EXERCISE INSTRUCTIONS → Restate word for word the lines of the data below, from the first through the one that has "darken(head, in_drive)".

DATASET EXCERPT →

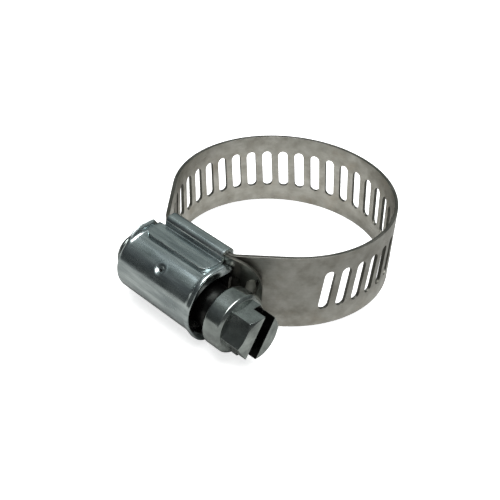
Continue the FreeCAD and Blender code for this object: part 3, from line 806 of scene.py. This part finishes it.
dress(make_loop(), "root", "band", "band_loop")
dress(make_free_strip(), "free_end", "band", "band_free_end")
tail = dress(make_tail(), None, "band", "band_tail")
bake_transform(tail)
dress(make_saddle(), "root", "housing", "saddle")
housing = dress(make_housing(), "root", "housing", "housing")
screw = dress(make_screw(), "worm", "screw", "worm_screw")
dress(make_thread(), "worm", "screw")
head = dress(make_head(), "worm", "screw")
# Painted shade in the recesses: the housing's inside, the screw's core, neck and shoulder, and the head's
# slot.
darken(housing, in_shell)
darken(screw, in_neck)
darken(head, in_drive)


# ---------------------------------------------------------------- stage
def direction(azimuth, elevation):
    """A unit vector away from the clamp, at angles in degrees from the -Y side and the floor."""
    turn, rise = math.radians(azimuth), math.radians(elevation)
    return Vector((math.sin(turn) * math.cos(rise), -math.cos(turn) * math.cos(rise), math.sin(rise)))


def make_floor():
    """A floor that is white to the camera and a darker grey in the metal's reflections."""
    bm = bmesh.new()
    bmesh.ops.create_grid(bm, x_segments=1, y_segments=1, size=2500)
    floor = new_object("floor", bm)
    floor.location.z = SADDLE_LOW.z * MM
    m = Nodes("floor_white")
    seen = m.new("LightPath").outputs["Is Camera Ray"]
    far = m.new("VectorMath", {"Vector": m.new("TexCoord").outputs["Object"]}, operation="LENGTH")
    # In reflections the floor is painted lighter near the clamp and darker further out: painted light and
    # shade for the metal to mirror.
    mirrored = m.ramp(m.spread(far.outputs["Value"], 0.014, 0.026, 0.0, 1.0),
                      [(0.0, (0.62, 0.62, 0.6)), (1.0, (0.33, 0.33, 0.32))])
    m.feed("Base Color", m.mix(seen, mirrored, (0.93, 0.93, 0.93)))
    m.feed("Emission Color", (1, 1, 1))
    m.feed("Emission Strength", m.spread(seen, 0.0, 1.0, 0.0, 0.72))
    m.feed("Roughness", 1.0)
    m.feed("Specular IOR Level", 0.0)
    floor.data.materials.append(m.material)


def soft_box(name, azimuth, elevation, distance, size, watts, colour=(1, 1, 1)):
    """An area light that looks at the clamp from an azimuth, 0 being the -Y side."""
    light = bpy.data.lights.new(name, "AREA")
    light.shape = "RECTANGLE"
    light.size, light.size_y = size[0] * MM, size[1] * MM
    light.energy = watts
    light.color = colour
    lamp = bpy.data.objects.new(name, light)
    bpy.context.scene.collection.objects.link(lamp)
    out = direction(azimuth, elevation)
    aim = Vector((0, -8, 0))
    lamp.location = (aim + out * distance) * MM
    lamp.rotation_euler = out.to_track_quat("Z", "Y").to_euler()
    return lamp


def make_sky():
    """A dark room, a little lighter overhead and behind the clamp."""
    world = bpy.data.worlds.new("studio")
    world.use_nodes = True
    tree = world.node_tree
    shade = tree.nodes["Background"]
    where = tree.nodes.new("ShaderNodeTexCoord")
    split = tree.nodes.new("ShaderNodeSeparateXYZ")
    tree.links.new(where.outputs["Generated"], split.inputs[0])
    tilt = tree.nodes.new("ShaderNodeMath")
    tilt.operation = "MULTIPLY_ADD"
    tree.links.new(split.outputs["Y"], tilt.inputs[0])
    tilt.inputs[1].default_value = 0.35
    tree.links.new(split.outputs["Z"], tilt.inputs[2])
    ramp = tree.nodes.new("ShaderNodeValToRGB")
    tree.links.new(tilt.outputs[0], ramp.inputs[0])
    stops = [(0.0, (0.05, 0.055, 0.055)), (0.4, (0.09, 0.1, 0.105)), (0.75, (0.24, 0.27, 0.26)),
             (1.0, (0.35, 0.38, 0.38))]
    set_stops(ramp.color_ramp, stops)
    tree.links.new(ramp.outputs[0], shade.inputs["Color"])
    bpy.context.scene.world = world


def make_camera():
    """The camera looks down at the clamp from its head end, a little rolled."""
    azimuth, elevation, roll = 41.85, 35.94, math.radians(-4.52)
    aim = Vector((1.66, -10.05, 0))
    distance, lens = 175.2, 72.29
    back = direction(azimuth, elevation)
    right = direction(azimuth + 90, 0)
    up = back.cross(right)
    data = bpy.data.cameras.new("camera")
    data.lens, data.sensor_width = lens, 36
    data.clip_start, data.clip_end = 0.005, 20
    camera = bpy.data.objects.new("camera", data)
    rolled_right = right * math.cos(roll) - up * math.sin(roll)
    rolled_up = right * math.sin(roll) + up * math.cos(roll)
    turn = Matrix((rolled_right, rolled_up, back)).transposed().to_4x4()
    camera.matrix_world = Matrix.Translation((aim + back * distance) * MM) @ turn
    bpy.context.scene.collection.objects.link(camera)
    bpy.context.scene.camera = camera


make_floor()
make_sky()
soft_box("key", 68, 74, 1300, (1150, 1150), 26.0)
soft_box("edge", -72, 57, 900, (420, 45), 0.055, (0.85, 0.93, 1.0))
make_camera()
bpy.context.scene.view_settings.view_transform = "Standard"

CORRECT RESULT →
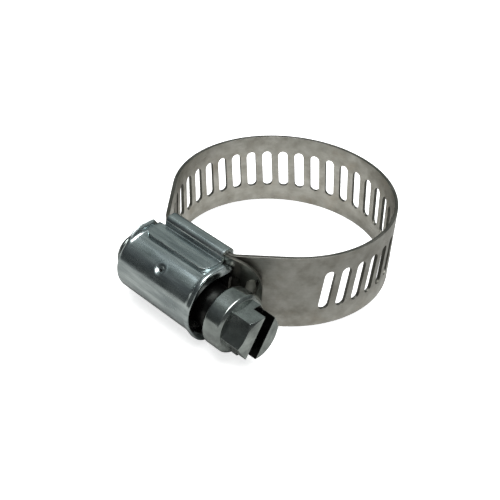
Continue the FreeCAD and Blender code for this object: part 3, from line 806 of scene.py. This part finishes it.
dress(make_loop(), "root", "band", "band_loop")
dress(make_free_strip(), "free_end", "band", "band_free_end")
tail = dress(make_tail(), None, "band", "band_tail")
bake_transform(tail)
dress(make_saddle(), "root", "housing", "saddle")
housing = dress(make_housing(), "root", "housing", "housing")
screw = dress(make_screw(), "worm", "screw", "worm_screw")
dress(make_thread(), "worm", "screw")
head = dress(make_head(), "worm", "screw")
# Painted shade in the recesses: the housing's inside, the screw's core, neck and shoulder, and the head's
# slot.
darken(housing, in_shell)
darken(screw, in_neck)
darken(head, in_drive)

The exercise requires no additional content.